Especially in early fall, it's still generally warm and bright enough to enjoy water-based activities like boating, sailing, and even diving or dips in the sea. Coastal walks and hikes can afford stunning views over the Mediterranean, and the crisp autumnal light often brings out the beauty of the landscapes.
Events to Check Out
- During the first week of October, the Japanese-style Autumn Festival takes place at Marseille's Parc Borely/botanic garden.

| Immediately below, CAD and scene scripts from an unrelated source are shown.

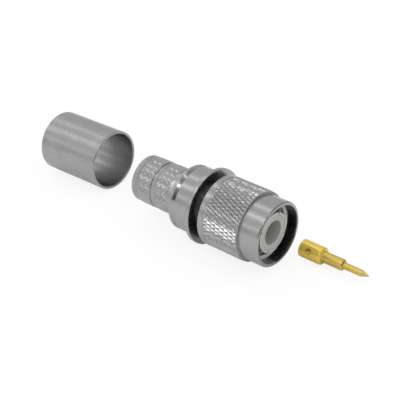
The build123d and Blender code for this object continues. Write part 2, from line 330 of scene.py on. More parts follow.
def newPiece(name, points, faceGroups, material, body, node, flat=None):
    mesh = bpy.data.meshes.new(name)
    allCorners = np.concatenate([faces.ravel() for faces in faceGroups])
    used, corners = np.unique(allCorners, return_inverse=True)       # points that no face uses are left out
    points, corners = np.asarray(points)[used], corners.ravel().astype(np.int32)
    sizes = np.concatenate([np.full(len(faces), faces.shape[1]) for faces in faceGroups])
    starts = (np.cumsum(sizes) - sizes).astype(np.int32)
    mesh.vertices.add(len(points))
    mesh.vertices.foreach_set("co", (points * mm).astype(np.float32).ravel())
    mesh.loops.add(len(corners))
    mesh.loops.foreach_set("vertex_index", corners)
    mesh.polygons.add(len(sizes))
    mesh.polygons.foreach_set("loop_start", starts)
    smooth = np.ones(len(sizes), bool) if flat is None else ~flat
    mesh.polygons.foreach_set("use_smooth", smooth)
    mesh.update(calc_edges=True)
    mesh.validate()
    mesh.materials.append(material)
    piece = bpy.data.objects.new(name, mesh)
    bpy.context.scene.collection.objects.link(piece)
    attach(piece, body)
    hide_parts(node)
    triangles = int((sizes - 2).sum())
    print(f"{name}: {len(points)} points, {triangles} triangles")


def axisAngles(columns, first=0.0):
    return first + 2 * np.pi * np.arange(columns) / columns


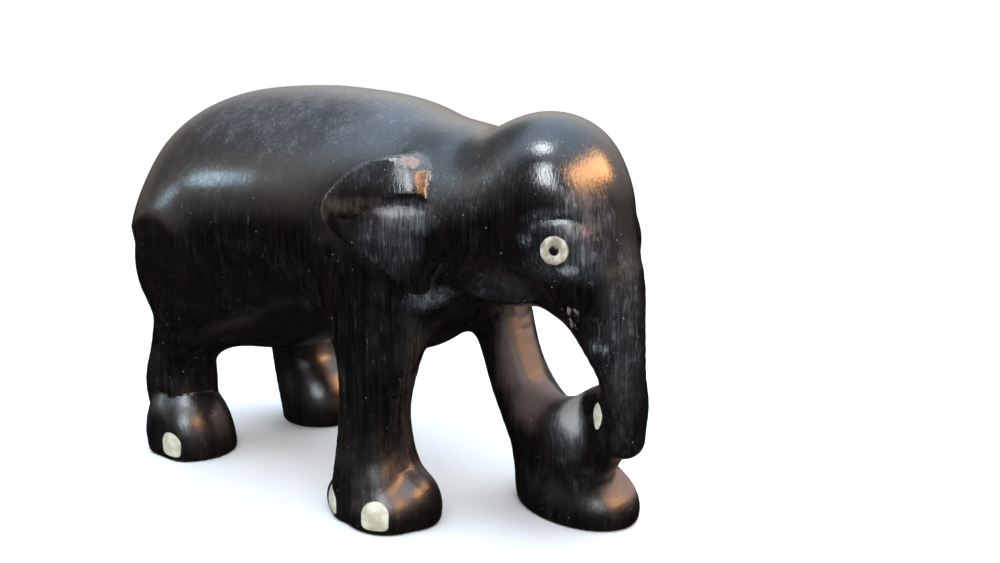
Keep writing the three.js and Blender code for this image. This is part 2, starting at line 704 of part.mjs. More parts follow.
const elephant = new THREE.Group();
elephant.add(piece("elephant", wood, WOOD, WOOD_TRIANGLES));
for (const { name, body, look } of inlays) {
  elephant.add(piece(name, body, look, INLAY_TRIANGLES));
}
const box = new THREE.Box3().setFromObject(elephant);
elephant.position.set(-(box.min.x + box.max.x) / 2, -(box.min.y + box.max.y) / 2, 0);
elephant.updateMatrixWorld(true);

export default elephant;
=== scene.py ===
"""A small elephant carved from near-black hardwood, with bone eyes and toenails let into the wood.

The script is laid out as an add-on and is run as a script. It carves the wood again as a fine mesh,
from the same eggs, limbs and cuts as the solid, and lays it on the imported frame. Metres throughout;
the carving itself is given in parts of the height, 65 parts from the floor to the top of the back.
"""
import math

import bpy
import numpy as np
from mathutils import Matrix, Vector


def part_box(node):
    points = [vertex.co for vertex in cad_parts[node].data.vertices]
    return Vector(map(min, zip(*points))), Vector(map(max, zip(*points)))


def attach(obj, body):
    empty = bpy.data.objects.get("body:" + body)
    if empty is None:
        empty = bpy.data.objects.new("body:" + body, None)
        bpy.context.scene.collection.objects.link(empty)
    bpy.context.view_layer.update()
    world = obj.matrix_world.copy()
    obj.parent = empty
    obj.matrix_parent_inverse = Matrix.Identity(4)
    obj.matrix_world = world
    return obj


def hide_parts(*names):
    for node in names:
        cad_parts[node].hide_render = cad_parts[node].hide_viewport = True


bl_info = {
    "name": "Carved wooden elephant",
    "version": (1, 0, 0),
    "blender": (4, 5, 0),
    "location": "View3D > Sidebar > Elephant",
    "description": "Carves, inlays, finishes and lights a small hardwood elephant",
    "category": "Object",
}

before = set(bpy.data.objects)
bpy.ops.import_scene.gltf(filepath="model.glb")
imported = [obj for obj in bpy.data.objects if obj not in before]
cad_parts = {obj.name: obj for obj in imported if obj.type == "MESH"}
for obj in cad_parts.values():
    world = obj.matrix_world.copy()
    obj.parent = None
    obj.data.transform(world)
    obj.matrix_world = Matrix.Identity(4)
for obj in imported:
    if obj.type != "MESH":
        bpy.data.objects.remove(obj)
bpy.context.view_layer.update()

PARTS_TALL = 65
PART = 0.065 / PARTS_TALL
SIDES = (("right", -1), ("left", 1))


# Implicit forms in parts: each is (low corner, high corner, signed distance), negative inside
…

The festival highlights traditional kimonos, tea ceremonies, art, music, and other aspects of Japanese culture
- Also in early October, Marseille galleries and museums open their doors for a full, free night of exhibits and installations, as part of "Nuit Blanche" (White Night) celebrations across several French cities.
While most travelers will likely prefer the warmer seasons to visit, those in search of authentic cultural experiences or some peace and quiet may enjoy a trip to the city at this time of year. Enjoy a steaming bowl of bouillabaisse (traditional Marseillais fish stew), or bundle up and take a blustery coastal walk, taking in the city's old port and fortified Chateau d'If from unusual perspectives. Enjoy the thinner crowds and get a more local feel for Marseille's customs and culture, or embark on a day trip to explore Provence during the cheerful holiday season. Christmas markets featuring the famous "13 desserts of Provence", warm holiday lights, and dramatic fortified towns and castles are among the highlights of the region during the winter months.
Event to Check Out
- Every year from around late November, an enormous Christmas market (Marché de Noel) springs up on the Quai de la Fraternité, near the old port. Around 80 wooden booths sell everything from warming holiday treats to authentic gifts.